The former dean, who came to Bloch after 20 years in multinational corporations and 10 years as a manufacturing entrepreneur, specialized in dilemma reconciliation theory, according to his Bloch profile.

Tan headed the school when false data was submitted to the Princeton Review and a controversial journal article about the school was published.

He had become dean in 2009. After Bloch in 2011 lost its top-25 ranking from the Princeton Review for its graduate entrepreneurship program, Tan pressured administrators to improve the rankings position. Investigations by the Star revealed that Bloch subsequently submitted false data to the Princeton Review, and a Pricewaterhouse Coopers audit determined that former professor Michael Song had partly written an article in the Journal of Product Innovation Management that named Song the best innovation-management researcher in the world, and Bloch the No. 1 school in that area.

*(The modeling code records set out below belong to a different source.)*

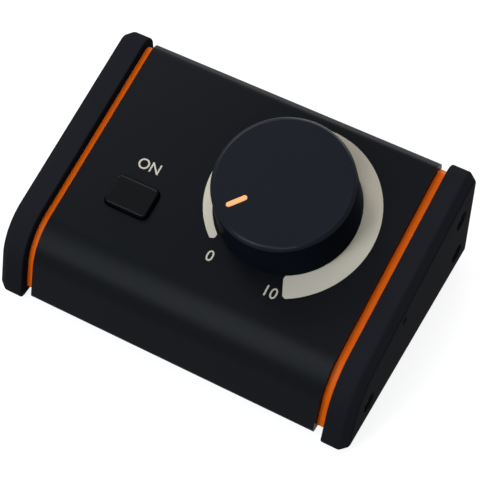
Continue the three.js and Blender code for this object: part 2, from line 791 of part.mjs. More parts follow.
// Latching switch: housing open at the top, a stem with a collar, and the return spring
function monoSwitch() {
  const bottom = boardTop + clearance;
  const top = bottom + switchHeight;
  const cavitySide = stemSide + 2 * collarLip + 2 * clearance;
  const cavityFloor = bottom + switchWall / 2;
  const cavityTop = top - switchWall;
  const housing = cut(
    block(switchSide, switchSide, bottom, top),
    block(cavitySide, cavitySide, cavityFloor, cavityTop),
    block(stemSide + 2 * clearance, stemSide + 2 * clearance, cavityTop - overrun, top + overrun));
  const collarTop = cavityTop - clearance;
  const collarBottom = collarTop - collarThickness;
  const stem = join(
    block(stemSide, stemSide, collarBottom, stemTop()),
    block(stemSide + 2 * collarLip, stemSide + 2 * collarLip, collarBottom, collarTop),
    block(guideSide, guideSide, collarBottom - guideLength, collarBottom));
  const springBottom = cavityFloor + clearance / 2;
  const springTop = collarBottom - clearance / 2;
  return [
    piece('switch_housing', housing, 'blackPlastic'),
    piece('switch_stem', stem, 'buttonPlastic'),
    piece('switch_spring', coil(springBottom, springTop), 'plainSteel'),
  ];
}

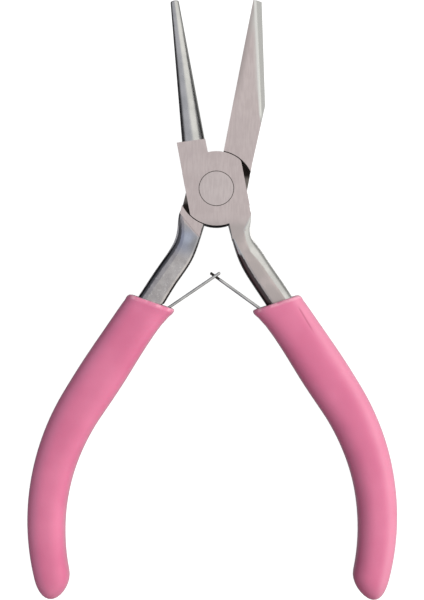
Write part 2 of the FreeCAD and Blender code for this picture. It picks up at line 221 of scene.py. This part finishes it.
def half_steel(name, half):
    """Ground joint and jaw faces, lap faces dark with oxide and painted shade, smoother forged handle,
    turned round jaw; painted highlights and shade on flanks, bend and jaw edges.
    """
    s = Shader(name)
    x, y = s.object_axis("Object", 0), s.object_axis("Object", 1)
    normal_x = s.object_axis("Normal", 0)
    up = s.math("ABSOLUTE", s.object_axis("Normal", 2))
    off_middle = s.math("ABSOLUTE", s.math("SUBTRACT", s.object_axis("Object", 2), MID * MM))
    facing = s.math("MULTIPLY", s.ramp(up, 0.955, 0.985), s.ramp(off_middle, 2.6 * MM, 2.75 * MM))
    lap = s.math("MULTIPLY", s.ramp(up, 0.97, 0.99), s.ramp(off_middle, 0.30 * MM, 0.20 * MM))
    handle = s.ramp(y, -5.5 * MM, -8.0 * MM)
    speckle = s.noise(3.5, detail=2.0)
    cloud = s.noise(0.30, detail=3.0, seed=(1, 7, 0))
    satin = ground_colour(s, *GROUND)
    if half.mirrored:
        joint = s.ramp(line_side(s, (-7.42, -5.49), (4.14, 3.86)), -0.25, 0.10)
        inward = normal_x
        # painted shade on the steep inward-facing flank of the handle
        scale = s.math("MULTIPLY", s.ramp(inward, 0.50, 0.66), s.ramp(y, -10.5 * MM, -12.0 * MM))
        forged = s.mix(s.ramp(cloud, 0.38, 0.64), (0.45, 0.425, 0.420), (0.56, 0.535, 0.525))
        sparkle = s.noise(2.4, detail=1.0, seed=(4, 9, 0))
        glints = s.math("MULTIPLY", s.ramp(sparkle, 0.58, 0.72, 0.0, 0.45),
                        s.ramp(y, -12.0 * MM, -16.0 * MM))
        forged = s.mix(glints, forged, (0.78, 0.76, 0.74))
        # heat tint at the bend, with a painted highlight in its middle and painted shade on its side
        blued = s.ramp(spot_distance(s, (-6.1, -10.4)), 4.2, 0.8, 0.0, 0.85)
        forged = s.mix(blued, forged, (0.35, 0.38, 0.47))
        bend_shade = s.ramp(spot_distance(s, (-4.0, -11.4)), 2.6, 0.6, 0.0, 0.8)
        forged = s.mix(bend_shade, forged, (0.32, 0.32, 0.33))
        bend_highlight = s.ramp(spot_distance(s, (-5.9, -9.9)), 1.7, 0.2, 0.0, 0.8)
        forged = s.mix(bend_highlight, forged, (0.47, 0.51, 0.61))
        # the flat jaw is paler towards its tip and beside its bevel, has a painted highlight along the
        # bevel's edge, and painted shade towards its gripping edge
        bevel_line = line_side(s, (8.86, 13.4), (23.1, 1.0))
        beside = s.math("MULTIPLY", s.ramp(bevel_line, -1.0, -0.1, 0.0, 0.6),
                        s.ramp(y, 16.0 * MM, 21.0 * MM))
        satin = s.mix(s.math("MAXIMUM", beside, s.ramp(y, 29.5 * MM, 35.0 * MM)), satin,
                      (0.72, 0.715, 0.685))
        grip_line = line_side(s, (0, 0), (cos(HALF_OPEN), -sin(HALF_OPEN)))
        grip_edge_shade = s.math("MULTIPLY", s.ramp(grip_line, 1.5, 0.0, 0.0, 0.8),
                           s.ramp(y, 14.0 * MM, 24.0 * MM))
        satin = s.mix(grip_edge_shade, satin, (0.42, 0.37, 0.365))
        # painted highlight along the edge between the face and its bevel
        bevel_edge_highlight = s.math("MULTIPLY", s.ramp(s.math("ABSOLUTE", bevel_line), 0.40, 0.10),
                             s.ramp(y, 13.5 * MM, 15.0 * MM))
        on_bevel = s.math("MULTIPLY", s.ramp(up, 0.93, 0.86), s.ramp(y, 12.5 * MM, 14.0 * MM))
        forged = s.mix(on_bevel, forged, (0.50, 0.50, 0.49))
        # painted shade: a dark line runs along the handle, where its flank turns away
        flank_shade_line = s.math("MULTIPLY", s.ramp(normal_x, -0.34, -0.46), s.ramp(normal_x, -0.80, -0.70))
        forged = s.mix(s.math("MULTIPLY", flank_shade_line, handle), forged, (0.13, 0.13, 0.14))
        inner_flank_shade_colour = (0.050, 0.035, 0.030)
    else:
        bevel_edge_highlight = 0.0
        # the ground face runs down the inner side of the handle, left of a line with three corners
        above = line_side(s, (5.30, -8.34), (0, 1))
        below = line_side(s, (5.30, -8.34), (0, -1))
        upper = s.math("MAXIMUM", line_side(s, (5.30, -8.34), (-2.86, 1.42)), below)
        flare = s.math("MINIMUM", line_side(s, (6.72, -12.68), (-3.66, -3.34)),
                       line_side(s, (10.06, -16.34), (-4.60, -3.00)))
        lower = s.math("MAXIMUM", line_side(s, (5.30, -8.34), (-4.34, -1.42)), flare)
        joint = s.math("MINIMUM", upper, s.math("MAXIMUM", lower, above))
        joint = s.ramp(joint, -0.30, 0.10)
        inward = s.math("MULTIPLY", normal_x, -1.0)
        # painted shade on the inward-facing flank of the handle
        scale = s.math("MULTIPLY", s.ramp(inward, 0.14, 0.24), s.ramp(y, -12.9 * MM, -13.6 * MM))
        inner_flank_shade_colour = (0.105, 0.085, 0.082)
        forged = s.mix(s.ramp(cloud, 0.38, 0.64), (0.60, 0.60, 0.585), (0.70, 0.695, 0.675))
        satin = s.mix(s.math("MULTIPLY", handle, s.ramp(cloud, 0.30, 0.60, 0.4, 1.0)), satin,
                      (0.500, 0.450, 0.438))
    ground = s.math("MULTIPLY", facing, joint)
    colour = s.mix(bevel_edge_highlight, s.mix(ground, forged, satin), (0.80, 0.80, 0.77))
    # painted shade on the handle's inward-facing flank
    colour = s.mix(scale, colour, inner_flank_shade_colour)
    # the lap faces are dark with oily oxide and painted shade, and paler, as painted light, within
    # about 3 mm of y = 0
    lap_edge = s.ramp(s.math("ABSOLUTE", y), 3.1 * MM, 2.0 * MM, 0.0, 0.55)
    colour = s.mix(lap, colour, s.mix(lap_edge, (0.022, 0.018, 0.016), (0.30, 0.27, 0.25)))
    # painted shade on the disc's wall below the pivot
    disc_wall_shade = s.math("MULTIPLY", s.ramp(up, 0.6, 0.4), s.ramp(y, -5.2 * MM, -5.6 * MM))
    disc_wall_shade = s.math("MULTIPLY", disc_wall_shade, s.ramp(spot_distance(s, (0, 0)), 7.72, 7.66))
    colour = s.mix(disc_wall_shade, colour, (0.020, 0.017, 0.015))
    quadrant = s.ramp(s.math("MULTIPLY", x, y), 0.0, 4e-6)
    rivet_ring = grime_ring(s, SEAM_R, SEAM_HALF_W)
    disc_ring = s.math("MULTIPLY", grime_ring(s, 7.54, 0.13), quadrant)
    grime = s.math("MULTIPLY", s.math("MAXIMUM", rivet_ring, disc_ring), facing)
    colour = s.mix(grime, colour, SEAM)
    # the forging's flank is made dull and painted pale, a painted reflection, where it turns away from
    # the ground face
    outward = s.math("MULTIPLY", inward, -1.0)
    dull_flank_painted_pale = s.math("MULTIPLY", s.ramp(outward, 0.72, 0.82, 0.0, 0.85), handle)
    s.link(s.mix(dull_flank_painted_pale, colour, (0.86, 0.85, 0.85)), s.surface.inputs["Base Color"])
    s.link(s.math("SUBTRACT", 1.0, dull_flank_painted_pale), s.surface.inputs["Metallic"])
    hairlines = s.noise((7.0, 0.6, 7.0), detail=2.0)
    rough = s.math("ADD", s.ramp(ground, 0.0, 1.0, 0.29, 0.42),
                   s.ramp(hairlines, 0.3, 0.7, -0.03, 0.04))
    s.link(rough, s.surface.inputs["Roughness"])
    forging = s.noise(0.45, detail=2.0, seed=(5, 2, 0))
    skin = s.math("ADD", s.math("MULTIPLY", forging, 5.0), s.math("MULTIPLY", speckle, 0.5))
    skin = s.math("MULTIPLY", skin, s.math("MULTIPLY", handle, s.math("SUBTRACT", 1.0, ground)))
    height = s.math("ADD", s.math("MULTIPLY", hairlines, 0.5), s.math("MULTIPLY", speckle, 0.35))
    s.bump(s.math("ADD", height, skin), 0.014, 0.5)
    return s.material


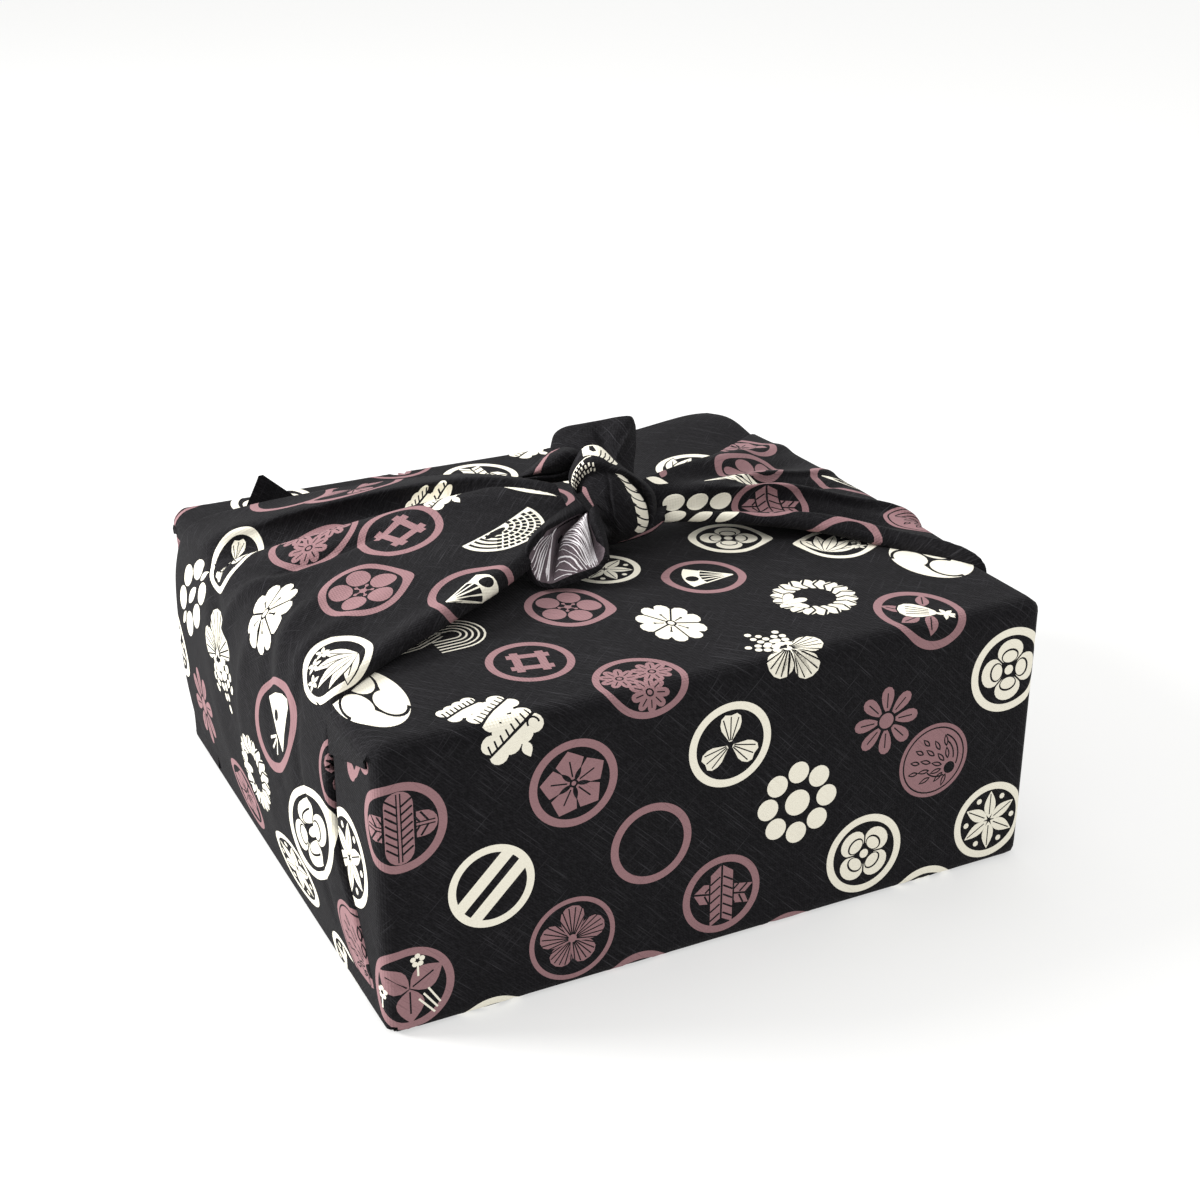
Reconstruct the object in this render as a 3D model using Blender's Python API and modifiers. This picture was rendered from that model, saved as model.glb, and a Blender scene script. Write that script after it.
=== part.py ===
"""A square cotton furoshiki tied round a low box, as one filled solid of cloth.

The cloth lies under the box, its front corner goes up the front face and over the top, its back
corner up the back face, and its left and right corners are drawn up over the side edges into a
square knot on top. The tool builds the outside of that bundle: a soft-edged body, two ties that
fan from the side faces to the knot, a dog ear, a puffed back corner, the knot and its two tails.

Metres, +X along the front face, -Y to the front, +Z up. The origin is under the middle of the
body, on the surface that the bundle stands on.
"""

import math

import bmesh
import bpy
from mathutils import Vector

MM = 0.001

# The bundle, outside the cloth
BODY_WIDTH = 303 * MM
BODY_DEPTH = 279 * MM
BODY_HEIGHT = 125 * MM
TOP_RADIUS = 5 * MM  # soft bend over the upper edges
FOOT_RADIUS = 3.5 * MM  # tighter bend where the weight rests
BODY_CUTS = 13  # grid lines across each side of the body

# The sheets
CLOTH = 2.2 * MM  # thickness of a loose layer, as a doubled cotton hem has
SEAT = 9 * MM  # how far a tie's underside reaches into the body
PUFF_HEIGHT = 7 * MM  # the loose back right corner stands this far above the top
PUFF_REACH = (42 * MM, 29 * MM)  # along the width and the depth
PUFF_FROM_SIDE = 6 * MM
PUFF_FROM_BACK = 12 * MM
ROLL_SHARE = 0.07  # share of a tie's width in which its edge rolls under
ROLL_DROP = 6.0  # millimetres that the rolled edge comes down by
TIE_STEPS = 30  # along a tie, foot to knot
TIE_LANES = 20  # across a tie, front edge to back edge
BAND_SIDES = 14  # round a knotted band
BAND_STEPS = 15  # along a knotted band
LOOK_AHEAD = 0.02  # share of a band over which its direction is read

BLACK_COTTON = (0.013, 0.012, 0.013, 1.0)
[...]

The Princeton Review stripped the school from four years of its rankings, and the journal backed away from the validity of the article’s findings.

Song, who resigned in February, had been the third-highest-paid employee in the university, making $400,000 a year, while Tan’s salary ranged from $407,000 to $500,000. A later PwC audit found that from 2009 to 2014 Bloch had increased enrollment by 21% but increased its operational deficit 600% to $10.6 million from $1.5 million.